▸ **WHAT IS REQUIRED**
Without altering anything, repeat each of the records.
-- BEGIN RECORD EXCERPTS --
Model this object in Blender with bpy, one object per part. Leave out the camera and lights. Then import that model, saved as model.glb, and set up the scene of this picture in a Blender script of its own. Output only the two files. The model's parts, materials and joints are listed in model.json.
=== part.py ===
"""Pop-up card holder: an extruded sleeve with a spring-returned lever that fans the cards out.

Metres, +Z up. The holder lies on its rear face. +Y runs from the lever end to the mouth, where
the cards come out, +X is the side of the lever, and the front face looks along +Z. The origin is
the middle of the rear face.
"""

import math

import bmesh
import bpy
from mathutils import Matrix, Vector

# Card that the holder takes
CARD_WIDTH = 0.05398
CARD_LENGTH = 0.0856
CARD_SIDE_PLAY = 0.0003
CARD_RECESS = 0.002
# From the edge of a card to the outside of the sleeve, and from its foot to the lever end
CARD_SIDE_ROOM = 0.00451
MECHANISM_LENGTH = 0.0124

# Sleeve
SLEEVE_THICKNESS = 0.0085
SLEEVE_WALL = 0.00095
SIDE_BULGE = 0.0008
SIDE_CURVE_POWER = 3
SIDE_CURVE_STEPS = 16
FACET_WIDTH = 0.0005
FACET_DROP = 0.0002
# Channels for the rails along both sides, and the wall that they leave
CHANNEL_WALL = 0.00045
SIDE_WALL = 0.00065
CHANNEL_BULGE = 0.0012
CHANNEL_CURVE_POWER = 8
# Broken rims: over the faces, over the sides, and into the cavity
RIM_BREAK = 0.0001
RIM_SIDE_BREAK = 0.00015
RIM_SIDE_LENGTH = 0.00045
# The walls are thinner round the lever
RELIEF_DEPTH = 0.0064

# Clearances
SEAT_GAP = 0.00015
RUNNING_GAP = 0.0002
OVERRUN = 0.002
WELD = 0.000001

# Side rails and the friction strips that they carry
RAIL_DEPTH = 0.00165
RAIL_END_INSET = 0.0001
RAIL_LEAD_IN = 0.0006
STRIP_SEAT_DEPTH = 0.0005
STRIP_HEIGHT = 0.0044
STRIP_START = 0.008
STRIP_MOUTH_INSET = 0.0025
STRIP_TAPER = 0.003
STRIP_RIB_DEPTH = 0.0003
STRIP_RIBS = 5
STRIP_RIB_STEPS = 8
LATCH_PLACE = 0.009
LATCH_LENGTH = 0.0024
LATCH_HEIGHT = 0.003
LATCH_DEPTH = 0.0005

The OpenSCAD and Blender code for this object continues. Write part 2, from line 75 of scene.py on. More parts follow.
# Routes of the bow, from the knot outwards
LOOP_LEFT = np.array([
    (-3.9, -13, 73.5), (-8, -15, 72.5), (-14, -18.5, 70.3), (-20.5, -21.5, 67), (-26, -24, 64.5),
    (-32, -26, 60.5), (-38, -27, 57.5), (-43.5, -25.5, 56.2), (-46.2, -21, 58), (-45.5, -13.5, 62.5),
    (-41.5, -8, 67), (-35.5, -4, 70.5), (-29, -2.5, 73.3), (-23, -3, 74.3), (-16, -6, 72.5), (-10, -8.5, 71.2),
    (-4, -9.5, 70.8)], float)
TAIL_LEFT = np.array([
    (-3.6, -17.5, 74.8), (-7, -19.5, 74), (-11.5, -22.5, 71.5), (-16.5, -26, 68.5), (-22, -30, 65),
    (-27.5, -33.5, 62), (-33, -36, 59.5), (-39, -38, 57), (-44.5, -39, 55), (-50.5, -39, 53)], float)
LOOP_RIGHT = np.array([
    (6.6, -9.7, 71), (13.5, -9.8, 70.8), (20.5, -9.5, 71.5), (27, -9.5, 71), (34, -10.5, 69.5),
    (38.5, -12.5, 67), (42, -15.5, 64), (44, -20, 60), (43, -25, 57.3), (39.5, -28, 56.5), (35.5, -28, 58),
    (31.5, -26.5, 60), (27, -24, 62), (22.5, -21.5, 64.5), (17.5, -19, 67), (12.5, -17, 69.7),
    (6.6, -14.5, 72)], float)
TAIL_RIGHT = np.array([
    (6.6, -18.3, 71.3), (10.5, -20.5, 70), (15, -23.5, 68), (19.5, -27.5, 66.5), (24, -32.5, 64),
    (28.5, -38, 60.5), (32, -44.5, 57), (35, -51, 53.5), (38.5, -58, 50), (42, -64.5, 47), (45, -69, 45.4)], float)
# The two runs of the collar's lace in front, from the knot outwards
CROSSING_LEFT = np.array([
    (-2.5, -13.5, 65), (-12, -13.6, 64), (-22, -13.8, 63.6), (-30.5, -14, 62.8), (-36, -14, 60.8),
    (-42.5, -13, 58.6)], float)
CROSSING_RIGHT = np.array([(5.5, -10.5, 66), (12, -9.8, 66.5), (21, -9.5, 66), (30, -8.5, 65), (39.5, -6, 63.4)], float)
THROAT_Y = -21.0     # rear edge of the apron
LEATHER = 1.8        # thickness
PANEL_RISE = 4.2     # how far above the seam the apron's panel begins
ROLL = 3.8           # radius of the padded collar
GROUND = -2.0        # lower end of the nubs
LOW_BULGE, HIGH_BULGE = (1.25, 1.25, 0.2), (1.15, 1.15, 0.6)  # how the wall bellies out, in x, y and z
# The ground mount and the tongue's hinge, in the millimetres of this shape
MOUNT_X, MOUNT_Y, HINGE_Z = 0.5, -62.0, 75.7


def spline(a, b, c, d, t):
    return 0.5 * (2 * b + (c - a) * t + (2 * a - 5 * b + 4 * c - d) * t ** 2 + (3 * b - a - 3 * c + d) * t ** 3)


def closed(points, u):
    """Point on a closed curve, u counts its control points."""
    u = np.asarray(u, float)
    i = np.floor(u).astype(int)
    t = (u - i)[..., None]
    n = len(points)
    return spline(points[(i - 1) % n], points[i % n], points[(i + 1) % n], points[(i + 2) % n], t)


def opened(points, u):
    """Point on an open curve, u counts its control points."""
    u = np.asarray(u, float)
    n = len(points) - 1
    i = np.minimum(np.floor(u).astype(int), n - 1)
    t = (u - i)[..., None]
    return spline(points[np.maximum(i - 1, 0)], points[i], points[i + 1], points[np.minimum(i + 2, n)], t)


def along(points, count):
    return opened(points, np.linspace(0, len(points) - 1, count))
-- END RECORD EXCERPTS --
▸ **OUTPUT OF THE TASK**
Model this object in Blender with bpy, one object per part. Leave out the camera and lights. Then import that model, saved as model.glb, and set up the scene of this picture in a Blender script of its own. Output only the two files. The model's parts, materials and joints are listed in model.json.
=== part.py ===
"""Pop-up card holder: an extruded sleeve with a spring-returned lever that fans the cards out.

Metres, +Z up. The holder lies on its rear face. +Y runs from the lever end to the mouth, where
the cards come out, +X is the side of the lever, and the front face looks along +Z. The origin is
the middle of the rear face.
"""

import math

import bmesh
import bpy
from mathutils import Matrix, Vector

# Card that the holder takes
CARD_WIDTH = 0.05398
CARD_LENGTH = 0.0856
CARD_SIDE_PLAY = 0.0003
CARD_RECESS = 0.002
# From the edge of a card to the outside of the sleeve, and from its foot to the lever end
CARD_SIDE_ROOM = 0.00451
MECHANISM_LENGTH = 0.0124

# Sleeve
SLEEVE_THICKNESS = 0.0085
SLEEVE_WALL = 0.00095
SIDE_BULGE = 0.0008
SIDE_CURVE_POWER = 3
SIDE_CURVE_STEPS = 16
FACET_WIDTH = 0.0005
FACET_DROP = 0.0002
# Channels for the rails along both sides, and the wall that they leave
CHANNEL_WALL = 0.00045
SIDE_WALL = 0.00065
CHANNEL_BULGE = 0.0012
CHANNEL_CURVE_POWER = 8
# Broken rims: over the faces, over the sides, and into the cavity
RIM_BREAK = 0.0001
RIM_SIDE_BREAK = 0.00015
RIM_SIDE_LENGTH = 0.00045
# The walls are thinner round the lever
RELIEF_DEPTH = 0.0064

# Clearances
SEAT_GAP = 0.00015
RUNNING_GAP = 0.0002
OVERRUN = 0.002
WELD = 0.000001

# Side rails and the friction strips that they carry
RAIL_DEPTH = 0.00165
RAIL_END_INSET = 0.0001
RAIL_LEAD_IN = 0.0006
STRIP_SEAT_DEPTH = 0.0005
STRIP_HEIGHT = 0.0044
STRIP_START = 0.008
STRIP_MOUTH_INSET = 0.0025
STRIP_TAPER = 0.003
STRIP_RIB_DEPTH = 0.0003
STRIP_RIBS = 5
STRIP_RIB_STEPS = 8
LATCH_PLACE = 0.009
LATCH_LENGTH = 0.0024
LATCH_HEIGHT = 0.003
LATCH_DEPTH = 0.0005

The OpenSCAD and Blender code for this object continues. Write part 2, from line 75 of scene.py on. More parts follow.
# Routes of the bow, from the knot outwards
LOOP_LEFT = np.array([
    (-3.9, -13, 73.5), (-8, -15, 72.5), (-14, -18.5, 70.3), (-20.5, -21.5, 67), (-26, -24, 64.5),
    (-32, -26, 60.5), (-38, -27, 57.5), (-43.5, -25.5, 56.2), (-46.2, -21, 58), (-45.5, -13.5, 62.5),
    (-41.5, -8, 67), (-35.5, -4, 70.5), (-29, -2.5, 73.3), (-23, -3, 74.3), (-16, -6, 72.5), (-10, -8.5, 71.2),
    (-4, -9.5, 70.8)], float)
TAIL_LEFT = np.array([
    (-3.6, -17.5, 74.8), (-7, -19.5, 74), (-11.5, -22.5, 71.5), (-16.5, -26, 68.5), (-22, -30, 65),
    (-27.5, -33.5, 62), (-33, -36, 59.5), (-39, -38, 57), (-44.5, -39, 55), (-50.5, -39, 53)], float)
LOOP_RIGHT = np.array([
    (6.6, -9.7, 71), (13.5, -9.8, 70.8), (20.5, -9.5, 71.5), (27, -9.5, 71), (34, -10.5, 69.5),
    (38.5, -12.5, 67), (42, -15.5, 64), (44, -20, 60), (43, -25, 57.3), (39.5, -28, 56.5), (35.5, -28, 58),
    (31.5, -26.5, 60), (27, -24, 62), (22.5, -21.5, 64.5), (17.5, -19, 67), (12.5, -17, 69.7),
    (6.6, -14.5, 72)], float)
TAIL_RIGHT = np.array([
    (6.6, -18.3, 71.3), (10.5, -20.5, 70), (15, -23.5, 68), (19.5, -27.5, 66.5), (24, -32.5, 64),
    (28.5, -38, 60.5), (32, -44.5, 57), (35, -51, 53.5), (38.5, -58, 50), (42, -64.5, 47), (45, -69, 45.4)], float)
# The two runs of the collar's lace in front, from the knot outwards
CROSSING_LEFT = np.array([
    (-2.5, -13.5, 65), (-12, -13.6, 64), (-22, -13.8, 63.6), (-30.5, -14, 62.8), (-36, -14, 60.8),
    (-42.5, -13, 58.6)], float)
CROSSING_RIGHT = np.array([(5.5, -10.5, 66), (12, -9.8, 66.5), (21, -9.5, 66), (30, -8.5, 65), (39.5, -6, 63.4)], float)
THROAT_Y = -21.0     # rear edge of the apron
LEATHER = 1.8        # thickness
PANEL_RISE = 4.2     # how far above the seam the apron's panel begins
ROLL = 3.8           # radius of the padded collar
GROUND = -2.0        # lower end of the nubs
LOW_BULGE, HIGH_BULGE = (1.25, 1.25, 0.2), (1.15, 1.15, 0.6)  # how the wall bellies out, in x, y and z
# The ground mount and the tongue's hinge, in the millimetres of this shape
MOUNT_X, MOUNT_Y, HINGE_Z = 0.5, -62.0, 75.7


def spline(a, b, c, d, t):
    return 0.5 * (2 * b + (c - a) * t + (2 * a - 5 * b + 4 * c - d) * t ** 2 + (3 * b - a - 3 * c + d) * t ** 3)


def closed(points, u):
    """Point on a closed curve, u counts its control points."""
    u = np.asarray(u, float)
    i = np.floor(u).astype(int)
    t = (u - i)[..., None]
    n = len(points)
    return spline(points[(i - 1) % n], points[i % n], points[(i + 1) % n], points[(i + 2) % n], t)


def opened(points, u):
    """Point on an open curve, u counts its control points."""
    u = np.asarray(u, float)
    n = len(points) - 1
    i = np.minimum(np.floor(u).astype(int), n - 1)
    t = (u - i)[..., None]
    return spline(points[np.maximum(i - 1, 0)], points[i], points[i + 1], points[np.minimum(i + 2, n)], t)


def along(points, count):
    return opened(points, np.linspace(0, len(points) - 1, count))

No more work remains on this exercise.